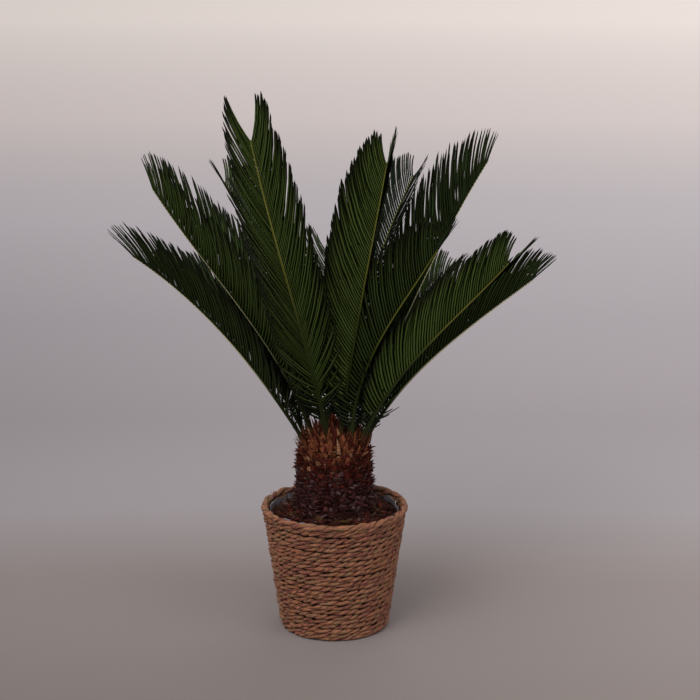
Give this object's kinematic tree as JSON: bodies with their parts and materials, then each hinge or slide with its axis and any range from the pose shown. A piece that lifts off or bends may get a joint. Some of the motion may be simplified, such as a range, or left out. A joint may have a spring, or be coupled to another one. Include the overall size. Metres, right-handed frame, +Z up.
{
  "type": "potted_sago_palm",
  "caption": "Sago palm with a short scaly trunk and a full crown of stiff feather fronds, planted in a tapered seagrass rope basket with a film liner",
  "frame": {"origin": "middle of the basket's flat underside", "axes": "+Z up along the basket and the trunk, -Y towards the viewer of the picture, +X to that viewer's right"},
  "size_m": [0.6188, 0.6265, 0.8014],
  "materials": {
    "basket_rope": "twisted seagrass rope, matt",
    "liner_film": "thin crinkled film",
    "soil_bark": "potting mix with bark",
    "trunk_scales": "scaly leaf bases, matt",
    "frond_green": "waxy leaf, satin"
  },
  "bodies": {
    "root": {"basket": "basket_rope", "liner": "liner_film", "soil": "soil_bark", "trunk": "trunk_scales", "frond_01": "frond_green", "frond_02": "frond_green", "frond_03": "frond_green", "frond_04": "frond_green", "frond_05": "frond_green", "frond_06": "frond_green", "frond_07": "frond_green", "frond_08": "frond_green", "frond_09": "frond_green", "frond_10": "frond_green", "frond_11": "frond_green", "frond_12": "frond_green", "frond_13": "frond_green", "frond_14": "frond_green", "frond_15": "frond_green"}
  },
  "joints": []
}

Do this
Gather every line from the listing above in which the word "that" appears.

In response
Give this object's kinematic tree as JSON: bodies with their parts and materials, then each hinge or slide with its axis and any range from the pose shown. A piece that lifts off or bends may get a joint. Some of the motion may be simplified, such as a range, or left out. A joint may have a spring, or be coupled to another one. Include the overall size. Metres, right-handed frame, +Z up.
  "frame": {"origin": "middle of the basket's flat underside", "axes": "+Z up along the basket and the trunk, -Y towards the viewer of the picture, +X to that viewer's right"},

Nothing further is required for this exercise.